What matters is pattern and intensity. Light dust plus normal startup behavior is one thing. Dust plus recurring shutoffs, buzzing, or a hot plug is another.

How to tell normal startup from a real problem

Normal

After cleaning, the heater turns on, the fan sounds steady, and any mild odor clears within minutes. The casing gets warm, not scorching. Airflow feels even and unobstructed.

Not normal

If the heater makes a grinding noise, trips the outlet, smells like burning plastic after 10 minutes, or the cord feels hot near the plug, stop using it. Those are not “one more cleaning” problems. Those are inspect-it-or-replace-it problems.

Practical advice that actually helps during winter

Keep the heater on a hard, flat surface while cleaning and testing it. I know a lot of people store them in weird places and then test them on carpet, but that hides vibration and makes airflow harder to judge. After cleaning, run the heater for 10 to 15 minutes in an open area with nothing nearby. That lets you notice smells, noise, or uneven heat before you trust it in a bedroom or office.
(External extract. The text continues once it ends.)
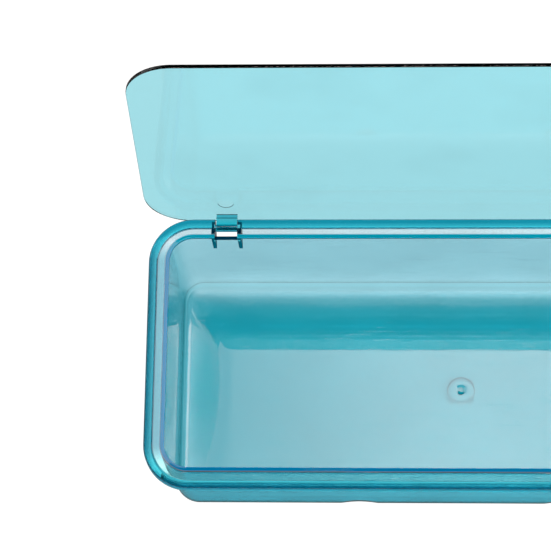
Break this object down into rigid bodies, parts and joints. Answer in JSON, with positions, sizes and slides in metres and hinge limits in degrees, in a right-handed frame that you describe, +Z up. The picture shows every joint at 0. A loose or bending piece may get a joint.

If you use the heater regularly through winter, give it a quick exterior wipe and vent check every couple of weeks. It takes five minutes. That little routine keeps dust from building up to the point where the unit starts smelling bad or running hotter than it should.

What I would never skip

My non-negotiables are simple: unplug it, cool it down, clean the vents, check the cord, and do a test run before the season gets busy. Space heaters are convenient, but they’re not forgiving if airflow gets blocked or if someone ignores a damaged cord. Clean one properly before winter and it usually behaves itself all season.

If your heater is dusty but otherwise healthy, you can clean it safely in less than 15 minutes. If it shows electrical damage, strange smells that do not go away, or physical damage from storage, don’t try to “clean your way out of it.” That’s the moment to replace it or have it checked by someone who knows what they’re looking at.